Too many traditional jazz concerts are mere marathon jam sessions on familiar warhorses. On Monday, Mr. Christopher mounted a well-conceived show built around an equally unique ensemble, combining his clarinet with the outstanding trumpeter Jon-Erik Kellso, bassist Sebastien Girardot, and two guitarists, Matt Munisteri and Pete Smith. Using the material from his recently released album, “Django a la Creole,” Mr. Christopher explored Franco-American connections in jazz through the focal point of two remarkable meetings in 1939: Sidney Bechet and the pianist Jelly Roll Morton in New York, and Duke Ellington and Django Reinhardt in Paris.

Messrs. Evans and Kellso began with a minor dirge that served as an introduction to the jaunty parade march “High Society” — as if they wanted to encapsulate the New Orleans funeral experience into a single piece. (Mr. Christopher said it was dedicated to the recent events of Wall Street, which inspired more moans than laughs.) They also treated the crowd to a marvelously Pan-American expansion of Morton’s Latin-tinged “Mama Nita,” a Spanglish soufflé that was at once a tango and a calypso, as well as an introspective revamp of Reinhardt’s reckless swinger “Douce Ambiance.”

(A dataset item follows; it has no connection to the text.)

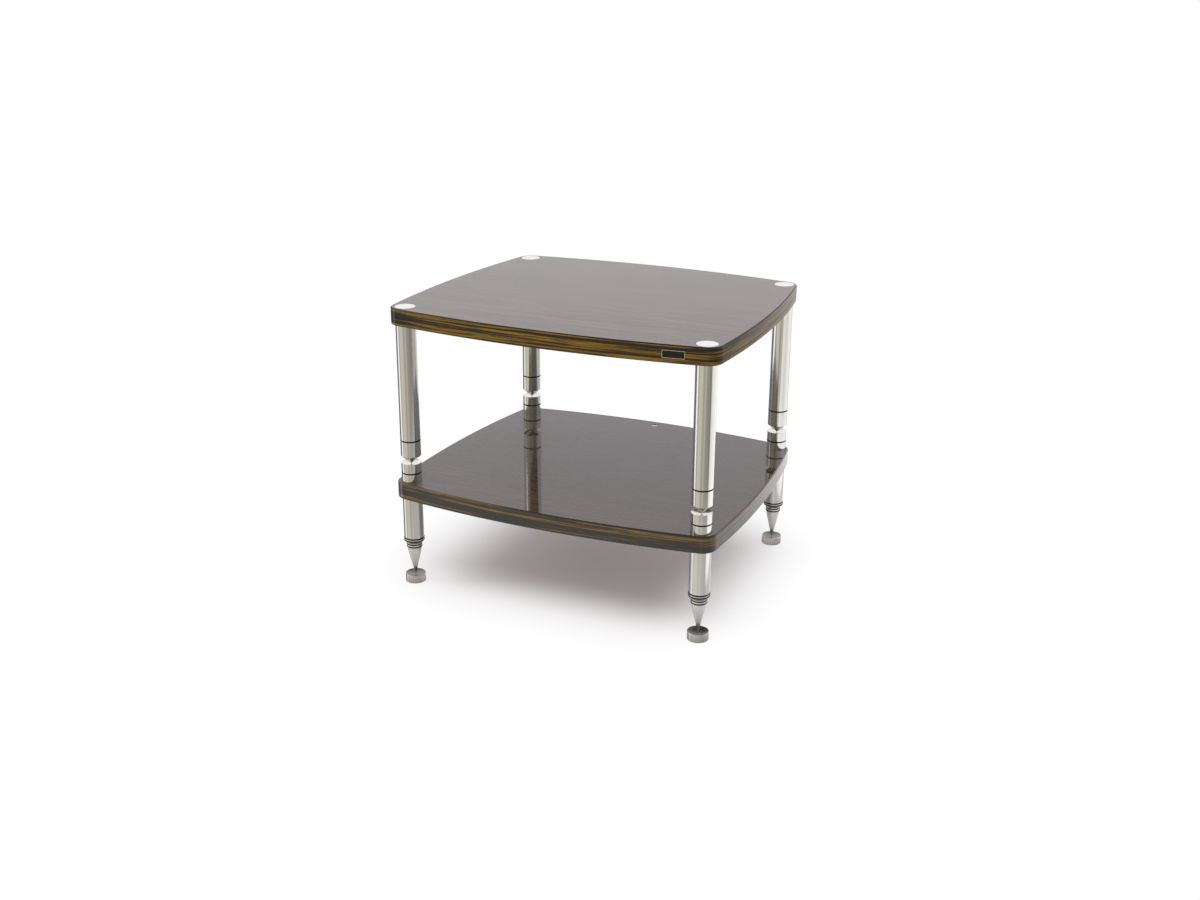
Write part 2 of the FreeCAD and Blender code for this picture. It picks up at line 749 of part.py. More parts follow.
def badge_plate():
    """Bare plate with a raised frame, glued tangent to the bowed front edge of the top shelf."""
    body = doc.addObject("PartDesign::Body", "badge_plate")
    blank = new_sketch(body, "badge_blank", "XZ_Plane")
    draw_outline(blank, centred_rectangle(s.badge_width, s.badge_height))
    plate = body.newObject("PartDesign::Pad", "badge_pad")
    plate.Profile = blank
    bind(plate, "Length", s.badge_thickness)
    doc.recompute()
    across = edge_names(plate, is_across_plate)
    round_edges(body, "badge_corners", plate, across, s.badge_corner_radius)
    field = new_sketch(body, "badge_field", "XZ_Plane", s.badge_thickness)
    frame = 2 * s.badge_frame_width
    draw_outline(field, centred_rectangle(s.badge_width - frame, s.badge_height - frame))
    pocket = body.newObject("PartDesign::Pocket", "badge_field_cut")
    pocket.Profile = field
    bind(pocket, "Length", s.badge_frame_height)
    middle = s.shelf_front_width / 2 - s.badge_side_inset
    radius = bow_radius(s.shelf_front_width, s.front_bow)
    centre = radius - s.shelf_depth / 2 - s.front_bow
    reach = radius + s.badge_glue
    body.setExpression("Placement.Rotation.Angle", f"asin({middle.formula} / {radius.formula})")
    across_glue = Length(
        middle.value * reach.value / radius.value,
        f"({middle.formula} * {reach.formula} / {radius.formula})",
    )
    place(body, across_glue, centre - leg_of(reach, across_glue), at.top_shelf + s.shelf_thickness / 2)
    keep(body, "badge_plate")


# The whole rack

def rack():
    """Builds every sub-part."""
    cap_hole = s.cap_boss_radius + s.stud_hole_slack
    shelf("top_shelf", at.top_shelf, cap_hole, s.cap_thickness)
    lower = shelf("lower_shelf", at.lower_shelf, s.stud_radius + s.stud_hole_slack, s.recess_depth)
    cut_level_recess(lower)
    spirit_level()
    badge_plate()
    hidden = {}
    for corner in CORNERS:
        leg(corner, hidden)
    for label, members in hidden.items():
        group(label, members)
    doc.recompute()


def check():
    """Stops the run if any object failed or any sub-part is not a sound solid."""
    failed = [o.Name for o in doc.Objects if "Invalid" in o.State or "Error" in o.State]
    for label, node in nodes.items():
        shape = node.Shape
        if shape.isNull() or not shape.isValid() or not shape.Solids or shape.Volume <= 0:
            failed.append(label)
    if failed:
        raise SystemExit(f"failed: {failed}")


def write():
    """One STEP file for each sub-part."""
    os.makedirs("parts", exist_ok=True)
    for label, node in nodes.items():
        node.Shape.exportStep(os.path.join("parts", f"{label}.step"))
    print(f"{len(nodes)} sub-parts, {sum(len(n.Shape.Solids) for n in nodes.values())} solids")
    print(f"top deck at {at.top_deck.value:.2f}, lower deck at {at.deck.value:.2f}")


rack()
check()
write()
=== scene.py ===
"""Low two-tier hi-fi rack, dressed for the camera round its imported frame.

Two bowed shelves in gloss-lacquered striped ebony veneer stand on four turned stainless legs. The upper level
rests by four points in four dished cups, and the lower level by four long floor spikes in four loose pads.

Everything is in metres in the frame of the CAD: +Z up, the front towards -Y, the origin on the floor under
the middle. Sizes of the rack's pieces are in millimetres, as a maker writes them, and `mm` turns them to
metres.
"""

from __future__ import annotations

import json
import logging
import math
from dataclasses import dataclass, replace
from enum import Enum
from typing import Any

import bmesh
import bpy
from bmesh.types import BMEdge, BMesh, BMVert
from bpy.types import Node, NodeSocket, NodeTree
from mathutils import Matrix, Vector

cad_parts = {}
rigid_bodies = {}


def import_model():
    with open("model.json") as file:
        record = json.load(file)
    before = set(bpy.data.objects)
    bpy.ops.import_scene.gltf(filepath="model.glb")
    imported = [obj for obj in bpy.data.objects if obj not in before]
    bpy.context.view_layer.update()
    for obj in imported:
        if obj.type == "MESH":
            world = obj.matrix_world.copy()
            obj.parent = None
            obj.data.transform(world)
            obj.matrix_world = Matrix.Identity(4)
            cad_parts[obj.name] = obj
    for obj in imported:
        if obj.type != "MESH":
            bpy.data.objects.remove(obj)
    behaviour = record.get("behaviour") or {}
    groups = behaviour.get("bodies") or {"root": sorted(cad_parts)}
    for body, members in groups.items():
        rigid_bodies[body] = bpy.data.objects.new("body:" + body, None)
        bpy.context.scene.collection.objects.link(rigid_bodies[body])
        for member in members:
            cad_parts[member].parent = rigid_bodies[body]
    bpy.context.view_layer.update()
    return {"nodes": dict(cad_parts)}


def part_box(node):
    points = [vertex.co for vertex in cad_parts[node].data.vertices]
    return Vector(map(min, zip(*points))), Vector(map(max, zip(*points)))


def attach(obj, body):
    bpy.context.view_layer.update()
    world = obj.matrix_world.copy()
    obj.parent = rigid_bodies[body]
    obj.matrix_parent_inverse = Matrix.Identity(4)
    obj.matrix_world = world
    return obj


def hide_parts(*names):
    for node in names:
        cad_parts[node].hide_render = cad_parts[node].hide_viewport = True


log = logging.getLogger("hifi_rack")

IMAGE_WIDTH_PX = 1200
SENSOR_MM = 36.0
FULL_TURN = math.tau
TOUCH = 1e-6
WHITE = "FFFFFF"
AXIS_ATTRIBUTE = "from_axis"

# how much of its normal has to lie along an axis for a face to count as each of these
LEVEL_FACE = 0.9999
FACING = 0.99
DECK_SLOPE = 0.97
ARRIS_SLOPE = 0.3
DISH_SLOPE = 0.8

# faces across a soft or a fine rounding, and facets round a turned piece
SOFT = 2
FINE = 3
ROUND_STEPS = 96

# settings, and names of inputs, that many shader nodes share
NUMBERS = {"data_type": "FLOAT"}
COLOURS = {"data_type": "RGBA"}
SMOOTH = {"interpolation_type": "SMOOTHSTEP"}
TIMES = {"operation": "MULTIPLY"}
LARGER = {"operation": "MAXIMUM"}
DISTANCE = {"operation": "DISTANCE"}
RANGE = ("Value", "From Min", "From Max", "To Min", "To Max")


def mm(value: float) -> float:
    """Millimetres to metres."""
    return value * 0.001


def up(height_mm: float) -> Vector:
    """A step upwards."""
    return Vector((0.0, 0.0, mm(height_mm)))


def linear(colour: str) -> tuple[float, float, float, float]:
    """Turns an sRGB hex colour into the linear values that a shader takes.

    Args:
        colour: six hex digits.

    Returns:
        Linear red, green and blue, and an alpha of one.
    """
    channels = []
    for start in (0, 2, 4):
        coded = int(colour[start : start + 2], 16) / 255
        channels.append(coded / 12.92 if coded <= 0.04045 else ((coded + 0.055) / 1.055) ** 2.4)
    return channels[0], channels[1], channels[2], 1.0


# Shader nodes


def add_node(
    tree: NodeTree,
    kind: str,
    settings: dict[str, Any] | None = None,
    inputs: dict[str | int, Any] | None = None,
    stops: list[tuple[float, str]] | None = None,
) -> Node:
    """Adds one shader node, sets it up and links what feeds it.

    Args:
        tree: the node tree to add to.
        kind: Blender's name of the node type, without its leading ShaderNode.
        settings: the node's own properties by name.
        inputs: for each input, by name or number, a plain value or the output socket that feeds it.
        stops: for a colour ramp, each stop's position and hex colour.

    Returns:
        The new node.
    """
    node = tree.nodes.new(f"ShaderNode{kind}")
    for name, value in (settings or {}).items():
        setattr(node, name, value)
    for name, value in (inputs or {}).items():
        if isinstance(value, NodeSocket):
            tree.links.new(value, node.inputs[name])
        else:
            node.inputs[name].default_value = value
    if stops:
        elements = node.color_ramp.elements
        while len(elements) < len(stops):
            elements.new(1.0)
        for element, (position, colour) in zip(elements, stops):
            element.position = position
            element.color = linear(colour)
    return node


def new_material(name: str) -> bpy.types.Material:
    """Makes a material with an empty node tree.

    Args:
        name: the material's name.

    Returns:
        The material.
    """
    material = bpy.data.materials.new(name)
    material.use_nodes = True
    material.node_tree.nodes.clear()
    return material


# Finishes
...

Mr. Kellso’s solos on “Buddy Bolden’s Blues” and Rex Stewart’s “Low Cotton” showed why he is one of those masters of traditional styles who has the capacity to transcend the genre. Where some brassmen vary their approach by switching between trumpet and flügelhorn, Mr. Kellso employs a veritable painter’s palette of mutes (consisting of everything from cloth to rubber to metal) that make him sound as though he’s playing at least five different instruments. He’s such an eloquent and expressive player on the horn that I’ll be disappointed if, next year, he isn’t invited to play in the Festival of New Trumpet Music.